[Information provided]
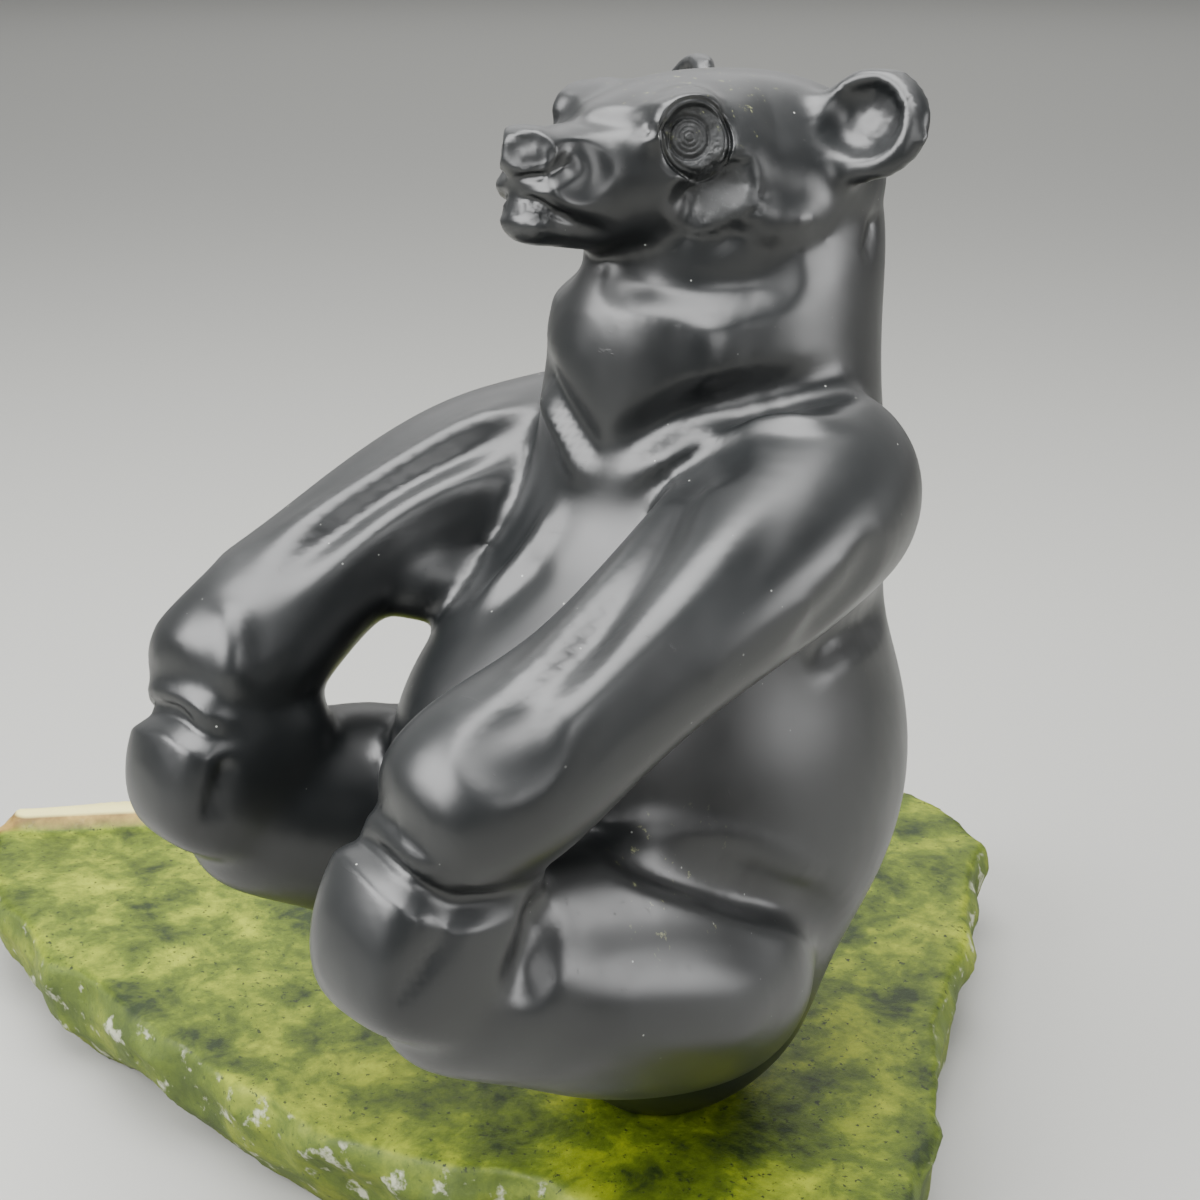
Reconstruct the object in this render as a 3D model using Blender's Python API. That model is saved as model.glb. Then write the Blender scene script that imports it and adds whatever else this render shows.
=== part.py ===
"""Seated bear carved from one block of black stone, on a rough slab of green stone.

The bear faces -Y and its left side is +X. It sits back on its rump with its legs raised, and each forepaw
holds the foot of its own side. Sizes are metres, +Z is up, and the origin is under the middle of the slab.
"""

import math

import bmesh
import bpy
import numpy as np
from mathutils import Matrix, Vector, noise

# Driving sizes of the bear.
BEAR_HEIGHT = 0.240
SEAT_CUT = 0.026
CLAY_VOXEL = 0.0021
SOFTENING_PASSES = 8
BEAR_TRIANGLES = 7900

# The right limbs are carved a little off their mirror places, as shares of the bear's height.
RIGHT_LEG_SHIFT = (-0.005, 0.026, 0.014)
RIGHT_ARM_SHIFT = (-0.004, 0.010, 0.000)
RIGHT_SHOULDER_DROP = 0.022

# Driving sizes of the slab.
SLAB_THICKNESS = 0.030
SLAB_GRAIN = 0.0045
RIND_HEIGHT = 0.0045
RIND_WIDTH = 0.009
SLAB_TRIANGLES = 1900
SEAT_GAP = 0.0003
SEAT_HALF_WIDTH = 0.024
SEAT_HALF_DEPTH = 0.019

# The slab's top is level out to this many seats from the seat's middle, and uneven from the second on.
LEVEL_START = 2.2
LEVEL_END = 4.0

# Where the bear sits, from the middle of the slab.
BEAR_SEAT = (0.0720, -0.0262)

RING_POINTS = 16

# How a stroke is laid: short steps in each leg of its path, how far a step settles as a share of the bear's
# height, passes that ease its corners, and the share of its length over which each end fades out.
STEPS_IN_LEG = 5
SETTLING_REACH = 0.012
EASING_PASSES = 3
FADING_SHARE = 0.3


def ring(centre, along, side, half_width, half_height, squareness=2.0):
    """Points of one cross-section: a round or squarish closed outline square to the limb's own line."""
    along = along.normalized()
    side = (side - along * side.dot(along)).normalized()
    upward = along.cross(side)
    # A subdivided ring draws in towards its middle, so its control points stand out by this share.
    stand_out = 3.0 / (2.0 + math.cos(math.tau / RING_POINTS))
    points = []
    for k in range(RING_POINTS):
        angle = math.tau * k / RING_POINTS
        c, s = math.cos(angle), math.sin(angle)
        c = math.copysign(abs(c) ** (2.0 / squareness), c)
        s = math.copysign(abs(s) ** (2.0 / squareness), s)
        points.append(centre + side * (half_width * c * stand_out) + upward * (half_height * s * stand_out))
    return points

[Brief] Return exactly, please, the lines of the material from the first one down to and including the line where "from mathutils import Matrix, Vector, noise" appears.

[Finished answer]
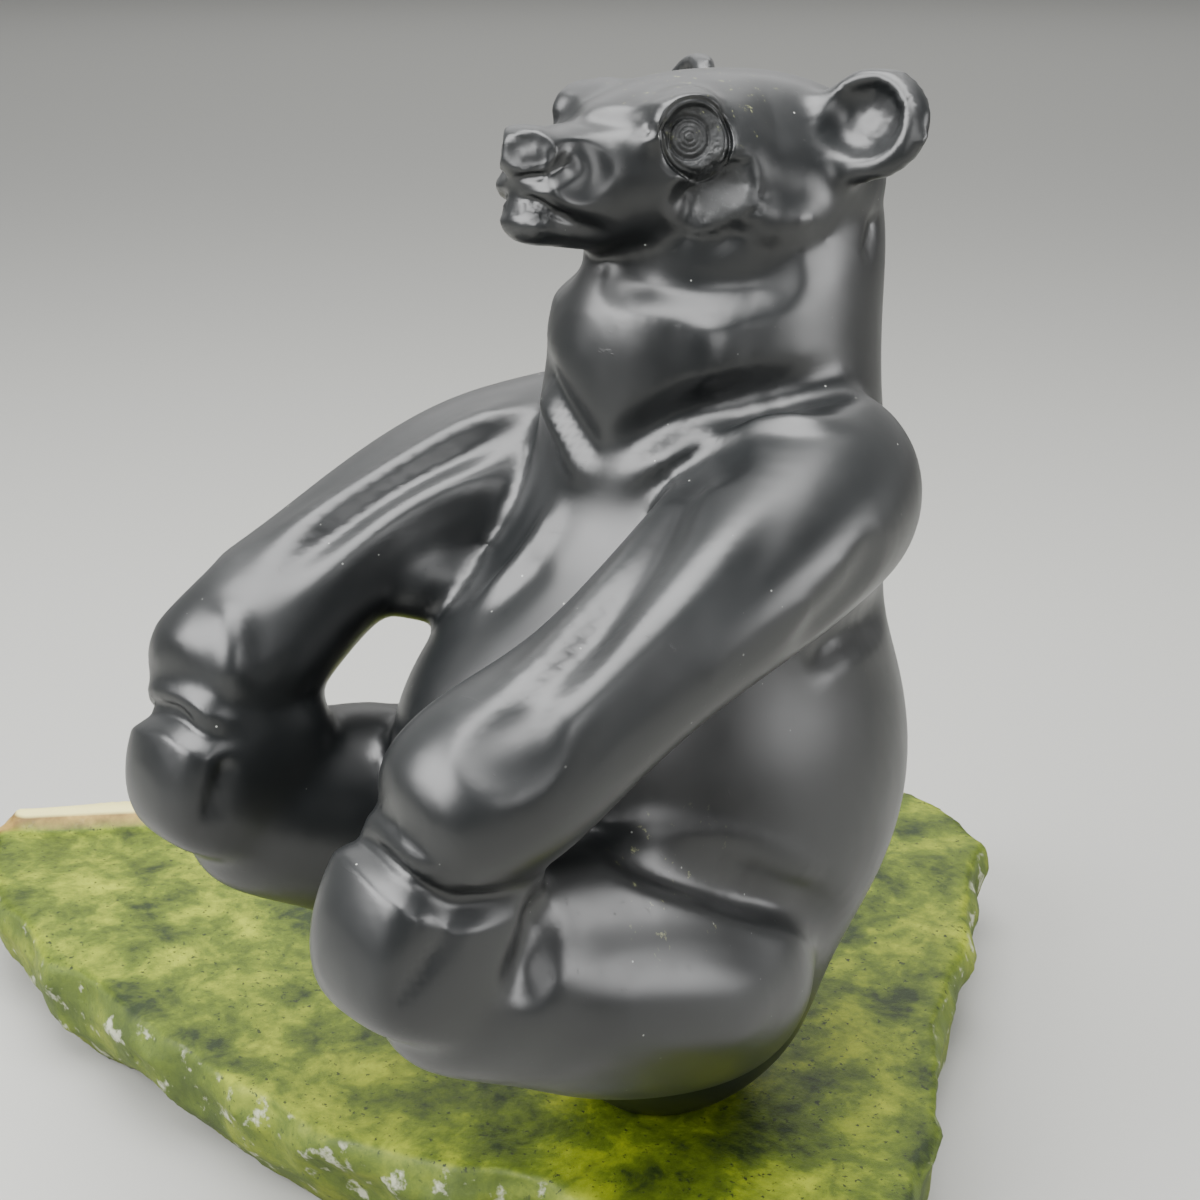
Reconstruct the object in this render as a 3D model using Blender's Python API. That model is saved as model.glb. Then write the Blender scene script that imports it and adds whatever else this render shows.
=== part.py ===
"""Seated bear carved from one block of black stone, on a rough slab of green stone.

The bear faces -Y and its left side is +X. It sits back on its rump with its legs raised, and each forepaw
holds the foot of its own side. Sizes are metres, +Z is up, and the origin is under the middle of the slab.
"""

import math

import bmesh
import bpy
import numpy as np
from mathutils import Matrix, Vector, noise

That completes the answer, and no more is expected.